(Collected data entries)

· · · ·

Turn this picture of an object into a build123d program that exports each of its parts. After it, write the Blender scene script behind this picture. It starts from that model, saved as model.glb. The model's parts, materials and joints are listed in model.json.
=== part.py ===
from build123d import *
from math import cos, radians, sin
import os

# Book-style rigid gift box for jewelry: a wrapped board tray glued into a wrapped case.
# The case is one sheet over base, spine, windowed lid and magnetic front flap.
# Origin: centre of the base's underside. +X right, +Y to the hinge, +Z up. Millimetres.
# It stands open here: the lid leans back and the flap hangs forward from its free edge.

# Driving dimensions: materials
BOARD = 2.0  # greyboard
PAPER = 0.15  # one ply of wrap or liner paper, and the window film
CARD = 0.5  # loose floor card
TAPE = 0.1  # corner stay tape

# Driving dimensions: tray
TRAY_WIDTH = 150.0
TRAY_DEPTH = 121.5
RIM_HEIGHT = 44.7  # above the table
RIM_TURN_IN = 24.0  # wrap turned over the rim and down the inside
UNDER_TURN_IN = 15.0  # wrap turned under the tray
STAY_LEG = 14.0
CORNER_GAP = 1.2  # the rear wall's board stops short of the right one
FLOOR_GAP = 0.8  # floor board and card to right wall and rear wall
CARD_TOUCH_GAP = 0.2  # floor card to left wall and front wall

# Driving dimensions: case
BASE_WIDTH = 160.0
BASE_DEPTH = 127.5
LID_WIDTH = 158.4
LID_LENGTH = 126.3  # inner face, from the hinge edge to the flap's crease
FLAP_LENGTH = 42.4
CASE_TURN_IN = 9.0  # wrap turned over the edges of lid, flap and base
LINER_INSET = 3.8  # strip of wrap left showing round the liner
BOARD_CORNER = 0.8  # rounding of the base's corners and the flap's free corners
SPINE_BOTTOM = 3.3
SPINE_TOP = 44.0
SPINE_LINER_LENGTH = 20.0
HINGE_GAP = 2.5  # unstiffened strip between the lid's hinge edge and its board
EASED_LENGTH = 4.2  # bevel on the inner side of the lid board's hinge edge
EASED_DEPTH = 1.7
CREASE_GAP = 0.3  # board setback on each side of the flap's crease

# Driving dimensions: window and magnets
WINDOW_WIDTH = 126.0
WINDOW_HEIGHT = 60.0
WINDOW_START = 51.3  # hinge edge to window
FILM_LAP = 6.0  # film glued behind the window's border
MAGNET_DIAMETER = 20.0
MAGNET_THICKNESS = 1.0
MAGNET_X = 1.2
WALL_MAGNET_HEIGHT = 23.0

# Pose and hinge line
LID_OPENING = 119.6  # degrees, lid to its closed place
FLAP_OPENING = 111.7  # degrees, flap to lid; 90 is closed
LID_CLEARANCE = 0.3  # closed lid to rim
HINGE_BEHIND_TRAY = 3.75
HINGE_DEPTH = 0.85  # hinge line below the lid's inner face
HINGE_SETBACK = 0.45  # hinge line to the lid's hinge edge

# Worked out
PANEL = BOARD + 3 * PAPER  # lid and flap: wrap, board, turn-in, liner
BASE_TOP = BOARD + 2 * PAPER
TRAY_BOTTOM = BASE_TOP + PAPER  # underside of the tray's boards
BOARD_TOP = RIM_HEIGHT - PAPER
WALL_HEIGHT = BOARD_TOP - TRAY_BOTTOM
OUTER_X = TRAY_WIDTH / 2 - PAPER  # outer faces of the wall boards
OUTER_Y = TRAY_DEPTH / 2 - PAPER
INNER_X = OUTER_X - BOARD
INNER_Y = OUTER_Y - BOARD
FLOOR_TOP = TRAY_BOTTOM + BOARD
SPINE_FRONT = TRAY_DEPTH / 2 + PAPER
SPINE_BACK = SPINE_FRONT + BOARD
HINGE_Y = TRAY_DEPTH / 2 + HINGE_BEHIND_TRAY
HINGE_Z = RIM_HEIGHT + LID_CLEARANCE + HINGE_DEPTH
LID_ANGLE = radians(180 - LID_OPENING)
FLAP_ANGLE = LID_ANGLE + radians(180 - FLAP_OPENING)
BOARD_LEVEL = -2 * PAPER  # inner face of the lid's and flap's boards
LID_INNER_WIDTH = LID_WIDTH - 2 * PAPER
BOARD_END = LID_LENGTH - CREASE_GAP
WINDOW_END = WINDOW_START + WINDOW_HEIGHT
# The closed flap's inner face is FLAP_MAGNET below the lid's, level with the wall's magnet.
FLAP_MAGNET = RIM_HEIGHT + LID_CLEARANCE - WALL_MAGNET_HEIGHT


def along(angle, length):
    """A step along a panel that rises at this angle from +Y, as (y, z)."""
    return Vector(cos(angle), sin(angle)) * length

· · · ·

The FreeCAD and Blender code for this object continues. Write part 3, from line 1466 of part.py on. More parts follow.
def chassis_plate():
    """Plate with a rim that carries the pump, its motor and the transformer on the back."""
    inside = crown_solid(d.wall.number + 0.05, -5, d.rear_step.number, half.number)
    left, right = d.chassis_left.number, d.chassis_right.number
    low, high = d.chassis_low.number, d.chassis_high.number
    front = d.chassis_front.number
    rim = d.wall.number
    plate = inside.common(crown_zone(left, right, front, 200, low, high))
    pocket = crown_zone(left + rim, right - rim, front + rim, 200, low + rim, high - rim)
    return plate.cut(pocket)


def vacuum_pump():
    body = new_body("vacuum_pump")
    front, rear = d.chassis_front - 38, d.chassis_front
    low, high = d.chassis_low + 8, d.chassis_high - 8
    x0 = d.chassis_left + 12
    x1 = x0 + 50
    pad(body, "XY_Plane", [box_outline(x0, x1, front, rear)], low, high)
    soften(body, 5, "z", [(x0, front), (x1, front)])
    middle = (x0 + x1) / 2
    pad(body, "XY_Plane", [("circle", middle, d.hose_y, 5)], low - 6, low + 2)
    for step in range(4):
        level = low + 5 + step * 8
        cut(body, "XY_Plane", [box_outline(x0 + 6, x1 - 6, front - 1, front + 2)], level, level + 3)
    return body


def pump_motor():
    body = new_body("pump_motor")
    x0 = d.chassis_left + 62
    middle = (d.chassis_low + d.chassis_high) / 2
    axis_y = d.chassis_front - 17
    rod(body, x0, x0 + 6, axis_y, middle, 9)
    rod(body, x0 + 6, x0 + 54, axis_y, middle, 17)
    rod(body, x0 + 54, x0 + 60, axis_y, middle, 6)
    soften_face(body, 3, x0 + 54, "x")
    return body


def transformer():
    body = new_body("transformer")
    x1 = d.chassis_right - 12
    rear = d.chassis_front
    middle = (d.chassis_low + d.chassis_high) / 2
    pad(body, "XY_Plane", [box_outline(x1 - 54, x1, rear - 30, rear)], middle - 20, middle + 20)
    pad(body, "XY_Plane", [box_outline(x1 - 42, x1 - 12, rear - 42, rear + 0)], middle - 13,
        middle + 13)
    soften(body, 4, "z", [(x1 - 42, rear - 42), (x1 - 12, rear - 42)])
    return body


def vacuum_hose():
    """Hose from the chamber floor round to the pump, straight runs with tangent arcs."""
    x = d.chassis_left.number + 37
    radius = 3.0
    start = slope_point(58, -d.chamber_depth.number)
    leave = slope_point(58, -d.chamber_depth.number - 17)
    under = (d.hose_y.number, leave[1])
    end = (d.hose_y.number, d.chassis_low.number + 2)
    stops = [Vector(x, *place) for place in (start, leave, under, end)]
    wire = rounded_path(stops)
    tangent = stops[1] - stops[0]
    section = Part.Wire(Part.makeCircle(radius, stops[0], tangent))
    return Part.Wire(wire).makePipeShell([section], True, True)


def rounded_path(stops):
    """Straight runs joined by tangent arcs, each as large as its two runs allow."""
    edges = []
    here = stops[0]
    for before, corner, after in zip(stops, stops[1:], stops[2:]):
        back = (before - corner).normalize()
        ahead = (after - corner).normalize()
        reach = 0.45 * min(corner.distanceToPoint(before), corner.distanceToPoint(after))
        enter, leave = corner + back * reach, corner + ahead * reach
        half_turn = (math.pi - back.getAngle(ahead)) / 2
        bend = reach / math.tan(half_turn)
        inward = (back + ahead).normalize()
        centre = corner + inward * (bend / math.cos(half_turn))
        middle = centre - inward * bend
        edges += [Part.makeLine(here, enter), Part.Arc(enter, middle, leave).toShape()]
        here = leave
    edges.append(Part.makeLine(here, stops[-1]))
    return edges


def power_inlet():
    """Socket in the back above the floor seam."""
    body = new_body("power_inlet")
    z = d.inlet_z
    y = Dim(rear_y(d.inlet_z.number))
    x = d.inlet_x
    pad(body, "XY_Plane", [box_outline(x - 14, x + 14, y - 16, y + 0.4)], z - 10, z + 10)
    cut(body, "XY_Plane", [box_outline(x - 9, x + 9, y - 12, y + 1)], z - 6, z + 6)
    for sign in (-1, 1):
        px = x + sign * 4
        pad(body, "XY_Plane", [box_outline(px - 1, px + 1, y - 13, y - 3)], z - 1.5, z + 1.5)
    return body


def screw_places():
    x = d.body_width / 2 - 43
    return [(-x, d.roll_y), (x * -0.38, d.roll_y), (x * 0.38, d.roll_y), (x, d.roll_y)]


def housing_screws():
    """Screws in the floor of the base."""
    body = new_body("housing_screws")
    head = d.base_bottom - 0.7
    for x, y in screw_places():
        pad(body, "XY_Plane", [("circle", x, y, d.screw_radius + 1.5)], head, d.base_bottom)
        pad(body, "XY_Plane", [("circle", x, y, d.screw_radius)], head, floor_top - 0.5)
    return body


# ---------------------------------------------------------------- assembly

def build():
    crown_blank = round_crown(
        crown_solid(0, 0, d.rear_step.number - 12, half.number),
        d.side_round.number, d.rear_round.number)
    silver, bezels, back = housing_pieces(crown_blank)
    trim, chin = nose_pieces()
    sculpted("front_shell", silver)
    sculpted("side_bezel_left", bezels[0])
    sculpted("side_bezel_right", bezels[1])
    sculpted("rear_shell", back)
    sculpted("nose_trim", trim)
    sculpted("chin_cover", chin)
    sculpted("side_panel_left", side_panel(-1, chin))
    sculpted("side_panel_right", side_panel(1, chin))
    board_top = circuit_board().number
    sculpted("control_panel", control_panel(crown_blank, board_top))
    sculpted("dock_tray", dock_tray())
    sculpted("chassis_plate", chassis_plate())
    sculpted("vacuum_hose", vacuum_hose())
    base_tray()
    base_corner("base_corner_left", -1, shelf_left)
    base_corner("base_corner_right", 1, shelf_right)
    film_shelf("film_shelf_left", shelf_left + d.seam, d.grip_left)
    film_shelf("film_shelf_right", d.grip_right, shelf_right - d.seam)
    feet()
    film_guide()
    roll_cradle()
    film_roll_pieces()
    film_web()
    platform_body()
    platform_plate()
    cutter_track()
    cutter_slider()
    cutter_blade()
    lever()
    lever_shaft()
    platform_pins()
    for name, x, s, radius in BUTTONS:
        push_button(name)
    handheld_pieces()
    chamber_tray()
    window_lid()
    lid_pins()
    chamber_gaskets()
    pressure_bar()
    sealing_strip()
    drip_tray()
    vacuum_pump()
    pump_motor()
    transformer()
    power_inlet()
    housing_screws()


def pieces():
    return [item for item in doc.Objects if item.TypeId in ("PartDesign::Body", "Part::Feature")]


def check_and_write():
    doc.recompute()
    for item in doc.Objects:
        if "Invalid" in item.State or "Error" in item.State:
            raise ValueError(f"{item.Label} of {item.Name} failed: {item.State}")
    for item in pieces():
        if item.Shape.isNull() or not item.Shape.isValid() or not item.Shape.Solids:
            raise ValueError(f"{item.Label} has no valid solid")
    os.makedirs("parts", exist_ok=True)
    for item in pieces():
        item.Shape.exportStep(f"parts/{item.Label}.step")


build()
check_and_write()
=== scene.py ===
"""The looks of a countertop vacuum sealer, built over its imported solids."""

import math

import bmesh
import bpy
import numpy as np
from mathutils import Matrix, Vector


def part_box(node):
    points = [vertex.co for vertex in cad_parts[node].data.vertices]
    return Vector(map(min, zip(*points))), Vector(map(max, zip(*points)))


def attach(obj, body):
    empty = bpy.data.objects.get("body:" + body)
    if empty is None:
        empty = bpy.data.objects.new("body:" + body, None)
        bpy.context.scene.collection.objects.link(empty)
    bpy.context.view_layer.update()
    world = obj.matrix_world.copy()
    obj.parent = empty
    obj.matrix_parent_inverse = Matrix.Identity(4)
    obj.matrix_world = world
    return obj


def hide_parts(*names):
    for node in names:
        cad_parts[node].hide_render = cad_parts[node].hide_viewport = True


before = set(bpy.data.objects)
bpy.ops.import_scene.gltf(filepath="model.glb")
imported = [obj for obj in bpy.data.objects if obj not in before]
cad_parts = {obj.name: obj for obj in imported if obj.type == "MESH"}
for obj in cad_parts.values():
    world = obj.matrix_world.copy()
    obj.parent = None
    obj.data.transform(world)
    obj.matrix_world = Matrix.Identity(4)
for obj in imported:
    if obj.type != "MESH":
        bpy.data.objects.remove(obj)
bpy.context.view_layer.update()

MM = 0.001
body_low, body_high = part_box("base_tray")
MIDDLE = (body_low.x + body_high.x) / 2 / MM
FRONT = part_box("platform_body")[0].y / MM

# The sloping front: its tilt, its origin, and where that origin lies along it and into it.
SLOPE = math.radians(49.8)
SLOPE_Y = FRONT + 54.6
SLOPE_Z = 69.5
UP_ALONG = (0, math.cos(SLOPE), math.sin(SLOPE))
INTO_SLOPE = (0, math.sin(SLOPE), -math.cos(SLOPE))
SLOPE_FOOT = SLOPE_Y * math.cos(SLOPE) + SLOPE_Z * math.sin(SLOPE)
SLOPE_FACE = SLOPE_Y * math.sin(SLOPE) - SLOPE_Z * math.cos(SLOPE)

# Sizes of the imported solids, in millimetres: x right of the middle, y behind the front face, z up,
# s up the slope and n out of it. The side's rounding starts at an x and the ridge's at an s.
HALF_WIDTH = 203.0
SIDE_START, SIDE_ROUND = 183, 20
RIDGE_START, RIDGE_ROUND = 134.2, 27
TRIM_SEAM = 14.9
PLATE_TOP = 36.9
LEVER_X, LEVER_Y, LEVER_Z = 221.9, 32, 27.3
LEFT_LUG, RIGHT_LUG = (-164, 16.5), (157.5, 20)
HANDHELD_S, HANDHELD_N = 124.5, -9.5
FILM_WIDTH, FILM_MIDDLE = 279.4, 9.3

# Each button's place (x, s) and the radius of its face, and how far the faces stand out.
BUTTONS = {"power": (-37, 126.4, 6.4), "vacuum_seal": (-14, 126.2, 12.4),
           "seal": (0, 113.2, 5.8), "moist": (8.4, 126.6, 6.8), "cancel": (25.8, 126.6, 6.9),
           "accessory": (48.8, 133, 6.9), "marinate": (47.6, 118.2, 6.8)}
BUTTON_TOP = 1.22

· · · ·

→ **Challenge**:
Print, without alteration, the lines from the line with "lever_shaft()" to the line with "before = set(bpy.data.objects)". Include both of them, and omit every other line.

→ **Correct output**:
    lever_shaft()
    platform_pins()
    for name, x, s, radius in BUTTONS:
        push_button(name)
    handheld_pieces()
    chamber_tray()
    window_lid()
    lid_pins()
    chamber_gaskets()
    pressure_bar()
    sealing_strip()
    drip_tray()
    vacuum_pump()
    pump_motor()
    transformer()
    power_inlet()
    housing_screws()


def pieces():
    return [item for item in doc.Objects if item.TypeId in ("PartDesign::Body", "Part::Feature")]


def check_and_write():
    doc.recompute()
    for item in doc.Objects:
        if "Invalid" in item.State or "Error" in item.State:
            raise ValueError(f"{item.Label} of {item.Name} failed: {item.State}")
    for item in pieces():
        if item.Shape.isNull() or not item.Shape.isValid() or not item.Shape.Solids:
            raise ValueError(f"{item.Label} has no valid solid")
    os.makedirs("parts", exist_ok=True)
    for item in pieces():
        item.Shape.exportStep(f"parts/{item.Label}.step")


build()
check_and_write()
=== scene.py ===
"""The looks of a countertop vacuum sealer, built over its imported solids."""

import math

import bmesh
import bpy
import numpy as np
from mathutils import Matrix, Vector


def part_box(node):
    points = [vertex.co for vertex in cad_parts[node].data.vertices]
    return Vector(map(min, zip(*points))), Vector(map(max, zip(*points)))


def attach(obj, body):
    empty = bpy.data.objects.get("body:" + body)
    if empty is None:
        empty = bpy.data.objects.new("body:" + body, None)
        bpy.context.scene.collection.objects.link(empty)
    bpy.context.view_layer.update()
    world = obj.matrix_world.copy()
    obj.parent = empty
    obj.matrix_parent_inverse = Matrix.Identity(4)
    obj.matrix_world = world
    return obj


def hide_parts(*names):
    for node in names:
        cad_parts[node].hide_render = cad_parts[node].hide_viewport = True


before = set(bpy.data.objects)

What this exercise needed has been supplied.